First, it appears the PATH setting mentioned above (export PYSPARK_PYTHON=python3
) was pointing toward Python 3.10.1 located in /Library/Frameworks/Python.framework/Versions/3.10/bin/python3
rather than to Python 3.10.2 in my development environment. I subsequently uninstalled Python 3.10.1 and reinstalled Python 3.10.2 (python-3.10.2-macos11.pkg) on my Mac (macOS Monterey 12.2.1), but have not yet changed the PYSPARK_PYTHON
path to point toward the dev environment (suggestions would be welcome on how to do that). The code still throws errors as described previously.
Second, it may help to know a little more about the architecture of the computer, since the error message pointed to a potential hardware-software incompatiblity:
/Library/Frameworks/Python.framework/Versions/3.10/lib/python3.10/site-packages/numpy/core/_multiarray_umath.cpython-310-darwin.so' (mach-o file, but is an incompatible architecture (have 'arm64', need 'x86_64')

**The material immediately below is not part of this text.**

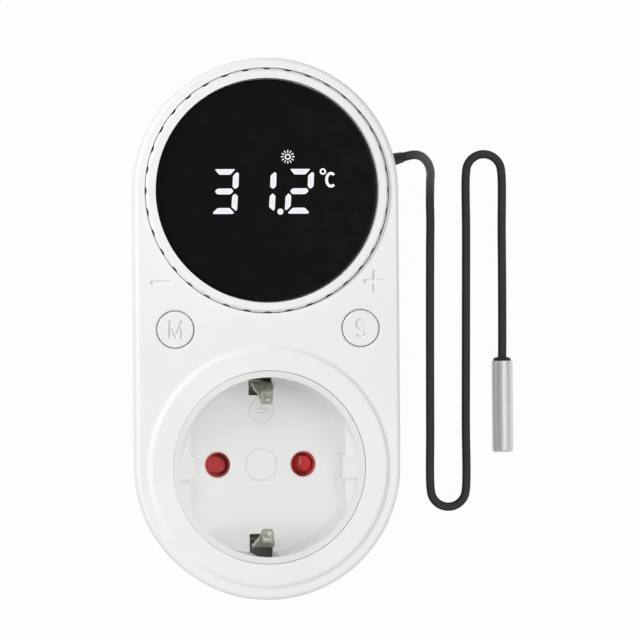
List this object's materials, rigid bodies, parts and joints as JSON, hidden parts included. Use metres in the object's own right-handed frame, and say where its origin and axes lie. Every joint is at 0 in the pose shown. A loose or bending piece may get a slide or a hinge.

The computer is a "MacBookPro18,2" with an Apple M1 Max chip (10 cores: 8 performance, and 2 efficiency; 32-core GPU). Some websites like these (https://en.wikipedia.org/wiki/Apple_silicon#Apple_M1_Pro_and_M1_Max, https://github.com/conda-forge/miniforge/blob/main/README.md) suggest 'Apple silicon' like the M1 Max needs software designed for the 'arm64' architecture. Using Terminal on the Mac, I checked the compatibility of Python 3.10.2 and the troublesome _multiarray_umath.cpython-310-darwin.so
file. Python 3.10.2 is a 'universal binary' with 2 architectures (x86_64 and arm64), and the file is exclusively arm64:
MacBook-Pro ~$ python3 --version
Python 3.10.2
MacBook-Pro ~$ whereis python3
/usr/bin/python3
MacBook-Pro ~$ which python3
/Library/Frameworks/Python.framework/Versions/3.10/bin/python3
MacBook-Pro ~$ file /Library/Frameworks/Python.framework/Versions/3.10/bin/python3
/Library/Frameworks/Python.framework/Versions/3.10/bin/python3: Mach-O universal binary with 2 architectures: [x86_64:Mach-O 64-bit executable x86_64] [arm64:Mach-O 64-bit executable arm64]
/Library/Frameworks/Python.framework/Versions/3.10/bin/python3 (for architecture x86_64): Mach-O 64-bit executable x86_64
/Library/Frameworks/Python.framework/Versions/3.10/bin/python3 (for architecture arm64): Mach-O 64-bit executable arm64
MacBook-Pro ~$ file /Library/Frameworks/Python.framework/Versions/3.10/lib/python3.10/site-packages/numpy/core/_multiarray_umath.cpython-310-darwin.so
/Library/Frameworks/Python.framework/Versions/3.10/lib/python3.10/site-packages/numpy/core/_multiarray_umath.cpython-310-darwin.so: Mach-O 64-bit bundle arm64
So I am still puzzled by the error message, which says 'x86_64' is needed for something (hardware or software?) to run this script. Do you need a special environment to run PySpark scripts on an Apple M1 Max chip? As discussed previously, PySpark seems to work fine on the same computer in Python's interactive mode:
MacBook-Pro ~$ python3
Python 3.10.2 (v3.10.2:a58ebcc701, Jan 13 2022, 14:50:16) [Clang 13.0.0 (clang-1300.0.29.30)] on darwin
Type "help", "copyright", "credits" or "license" for more information.
>>> import pyspark
>>> from pyspark.sql import SparkSession
>>> from pyspark.ml import *
>>> import numpy as np
>>>
Is there a way to resolve the error so a variety of pyspark.ml
and other imports will function normally in a Python script? Perhaps the settings in the ~/.bash_profile
need to be changed? Would a different version of the _multiarray_umath.cpython-310-darwin.so
file solve the problem, and if so, how would I obtain it? (Use a different version of Python?) I am seeking suggestions for code, settings, and/or actions. Perhaps there is an easy fix I have overlooked.